In Germany, reactions to the tragedy focused like a laser beam on that election promise. The sense of urgency regarding this domestic policy in papers and on TV matched the incessant reporting on the chances of fallout from Fukushima reaching Frankfurt. 

Within three days of the quake, on March 14, 2011, Merkel announced a three-month moratorium on nuclear power. A commission was hastily hurled together to weigh the options. By June 3, the shutdown was back, on pretty much the same timetable as before. 

The Philippsburg Nuclear Power Plant near Karlsruhe, one of Germany's most productive still in service, shuts down by law on December 31Image: picture-alliance/dpa

The press and public broadly rejoiced. Many commented on a rarer heart-over-head dynamism in the scientist chancellor, who until that point had mostly been thought of as cerebral, calculating and compromising. Here, she seemed to have taken a compassionate and decisive step with speed, despite the undeniable risks. She would exhibit something similar four years later, at another of the decade's flash points.

People did mention the scarcity of magnitude 9.0 tremors and coastal tsunamis in and around Germany — and sometimes even the strategic importance of nuclear power plants for reducing greenhouse gas emissions and increasing energy independence — but rarely with much gusto.

Another Wende coming?

Nuclear power gets a bad rap for very good reasons. The worst-case stakes are distastefully high — at least they were with first-generation reactors. Fukushima showed that even more advanced tech cannot always withstand the full force of nature in geologically unstable areas. And, to this day, the glowing green elephant of waste disposal casts a shadow on any discussion of nuclear power.

Read more:  What happens to nuclear waste from power plants?

But our rising demand for electricity, the production of which is already responsible for almost half humanity's greenhouse gas emissions before fleets of cars hook up to the grid, is no picnic either.

Given climate emergencies and energy security, nuclear power surely deserves a better hearing than it gets in Germany. In the G20, only mid-sized EU players such as Austria, Italy and Poland are on the same path.
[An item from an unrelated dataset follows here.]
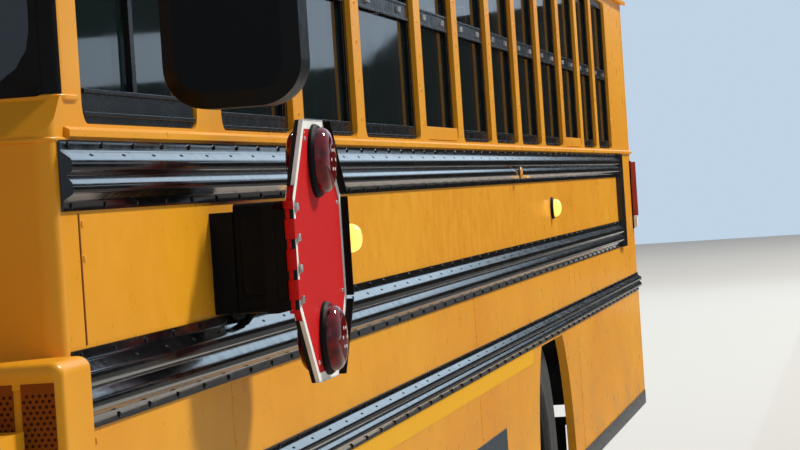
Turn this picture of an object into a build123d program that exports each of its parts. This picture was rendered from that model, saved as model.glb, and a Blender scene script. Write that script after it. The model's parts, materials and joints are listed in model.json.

The CO2 emissions even for second-generation nuclear reactors are astonishingly low. The IPCC tested for life-cycle CO2 emissions for various electricity sources in 2014 and found nuclear's estimated median (12 grams per kilowatt hour) was almost identical to wind power (12 grams offshore, 11 onshore) and was better than solar (48 at utility scale, 41 on rooftop panels).

Coal, Germany's throwback cure for its atomic abstinence, weighed in at 820 grams of CO2 per kilowatt hour of power. Clean capture technologies could reduce this figure several fold, but by nowhere near enough to catch the others.

Germany's climate movement isn't fond of coal either, but reserves particular disdain for atomic energyImage: picture-alliance/dpa/H. Schmidt

In 2018, China put the first fourth-generation reactor into service. While they're yet to face independent scrutiny, the industry promises potential gains that sound like science fiction: up to 300 times more electricity yield from the same amount of nuclear fuel, waste that's radioactive for a few centuries rather than millennia, improved and automated shutdown systems for emergencies, less reliance on water cooling (reducing risks from leaks or boiling), plus the possibility to reuse some nuclear waste as fuel.

Traditional wisdom has been that it's most efficient to run an atomic reactor on full whack all the time. However, new research into operating these next-generation reactors on a more flexible basis could make the case for nuclear as a better supplemental fit for the inherent lulls in output of a renewables-led energy grid of the future.

Whatever the merits and risks of an undoubtedly complex calculation, the nuclear option surely feels more modern than sinking coal shafts.